The natives of the city metamorphosed from cultured urbanites into desperate savages. The greatest single slaughter followed the initial break-in by Jaldon Goldentooth in 940 when half of the city’s 25,000 inhabitants were killed or enslaved. The succeeding bloodbath among the helpless outlying farmers was even worse. Some straggled into Adari. Some found survival in serfdom to the nomads, by dedicating the best of the crops and lands to the upkeep of the nomad animals, subsisting on the leavings. This was virtually the same as slavery, but had the nebulous virtue of allowing them some claim to their lands.
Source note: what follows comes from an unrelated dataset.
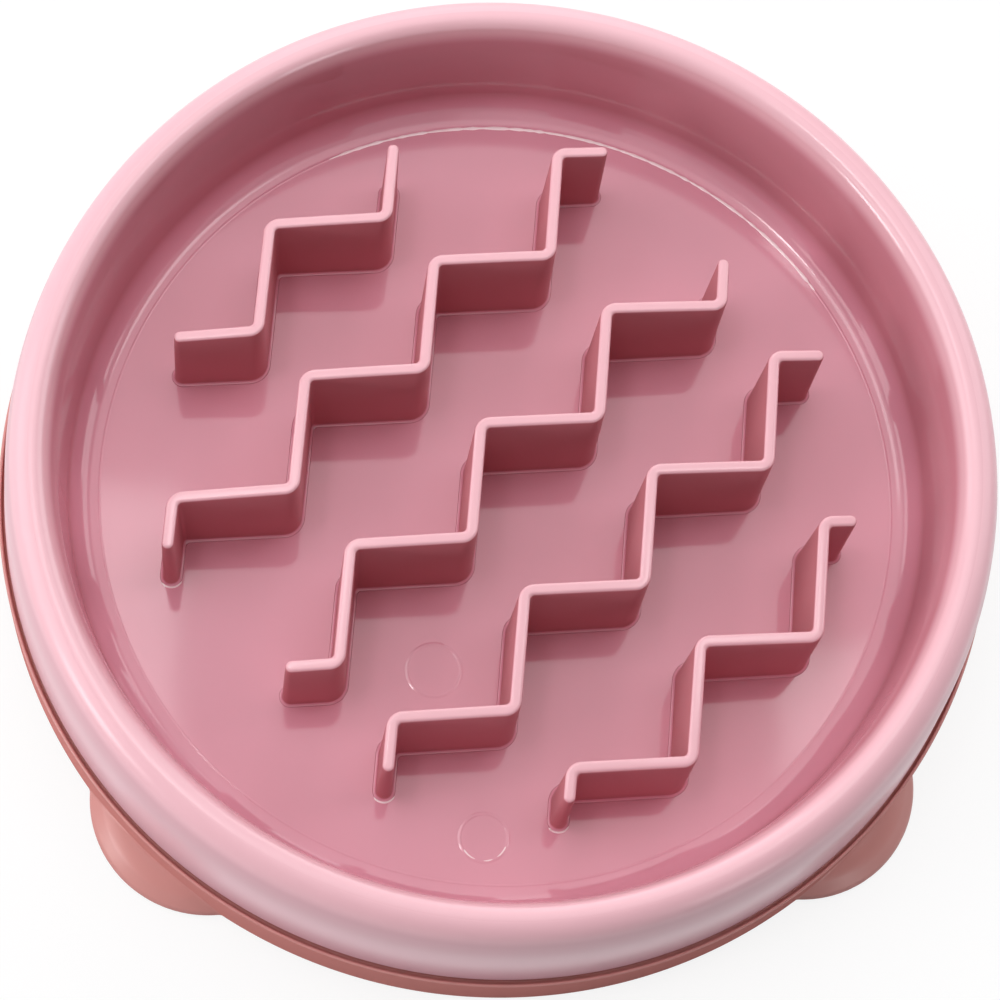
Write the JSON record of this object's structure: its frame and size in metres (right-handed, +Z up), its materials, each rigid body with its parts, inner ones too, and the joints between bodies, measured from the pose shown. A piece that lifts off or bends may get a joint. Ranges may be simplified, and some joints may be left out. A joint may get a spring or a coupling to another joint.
{
  "type": "slow feeder bowl",
  "caption": "Round pet bowl with a crowned zigzag maze on its floor that slows eating, on a flared base ring with padded lobes.",
  "frame": {"origin": "centre of the bounding box on the table face, under the middle of the bowl", "axes": "+Z up out of the bowl's mouth; -Y is the front, where the skirt is left bare; the ribs run at 45 degrees from +X towards +Y"},
  "size_m": [0.227, 0.227, 0.0481],
  "materials": {
    "bowl_plastic": "glossy moulded polypropylene, light pink",
    "base_plastic": "glossy moulded polypropylene, slightly warmer pink",
    "pad_rubber": "soft matt anti-slip rubber"
  },
  "bodies": {
    "root": {"bowl": "bowl_plastic", "skirt": "bowl_plastic", "maze_rib_1": "bowl_plastic", "maze_rib_2": "bowl_plastic", "maze_rib_3": "bowl_plastic", "maze_rib_4": "bowl_plastic", "maze_rib_5": "bowl_plastic", "base_ring": "base_plastic", "foot_pad_front_left": "pad_rubber", "foot_pad_front_right": "pad_rubber", "foot_pad_back_left": "pad_rubber", "foot_pad_back_right": "pad_rubber"}
  },
  "joints": []
}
The Arrowsmith Dynasty was no more. Others arose to lead the remnants. These leaders were valiant and powerful, but their eventual doom is told by their historic legendary title: The Seventeen Foes of Waha. All eventually fell before the might of the nomads.
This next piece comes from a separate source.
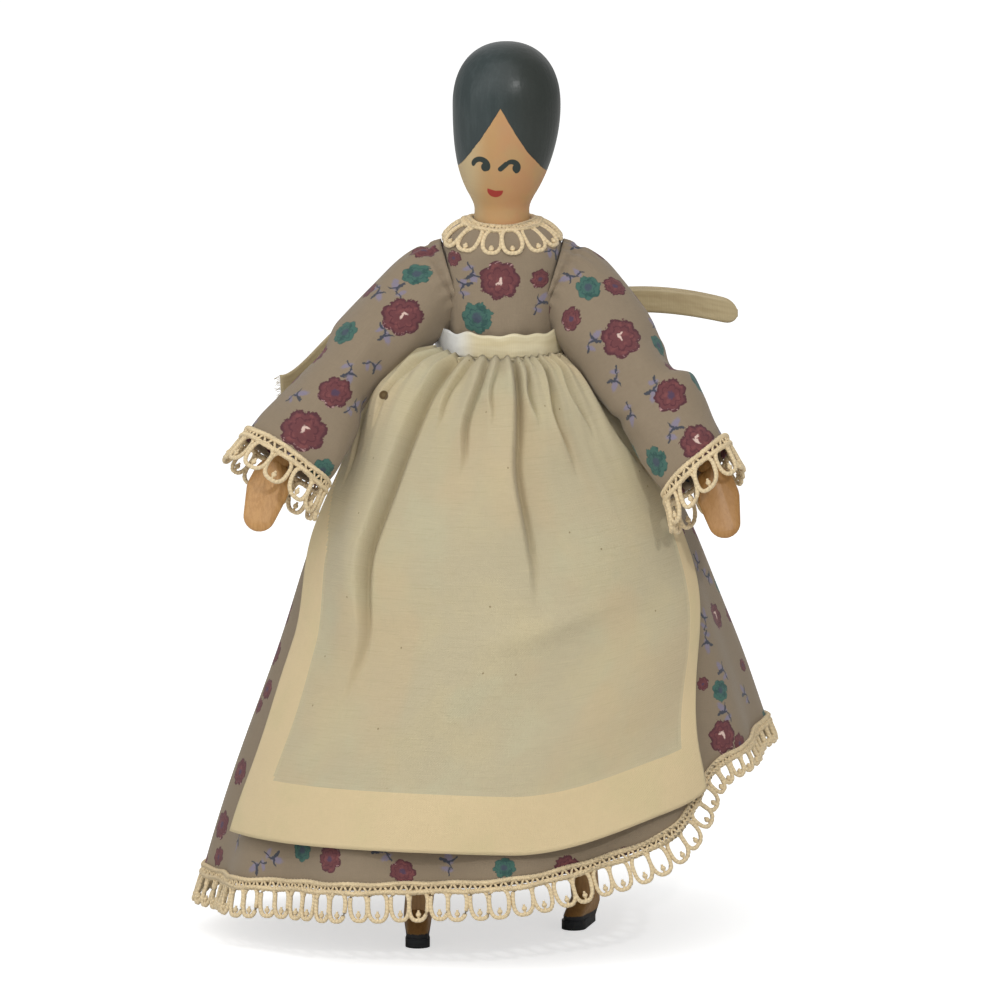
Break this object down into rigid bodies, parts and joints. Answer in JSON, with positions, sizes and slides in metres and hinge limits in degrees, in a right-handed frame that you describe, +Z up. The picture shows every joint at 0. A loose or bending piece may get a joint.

So one really important thing to keep in mind is that the Arrowsmith Dynasty were Solars. Yelm Imperator figures. But at the same time, they were friends with Pavis and worshiped him as the city founder, were allied with the Empire of the Wyrms Friends, had plenty of Lightbringer followers and allies, and Joraz Kyrem favoured Issaries. So they are a sort of Yelm rulership we don’t normally think of, but may have been far more common in places like Saird or the Grazelands than we tend to think.
Meanwhile the Yelmalion mercenaries were definitely a different group and cult from the Arrowsmith dynasty.
Note that none of those are cult enemies. Orlanth and Yelm are neutral towards each other, and Yelm is friendly towards Issaries.
Do the Zebra Tribe now have Yelm or Waha cultists as their Khans? Pavis
The Arrowsmith Dynasty was pretty short-lived, 860-940. That’s only 80 years. Comparable to the Julio-Claudian or Theodosian dynasties in Rome, or the Sforza in Milan. I’ve seen notes that there were about 4 members. All but the first were descended from Pavis on the maternal line (Joraz Kyrem married a daughter of Pavis).
So if we think about this, Golden Age Pavis was ruled by a dynasty that combined city rulership, dominance of the city god cult, and ruled a Solar horse people for military strength.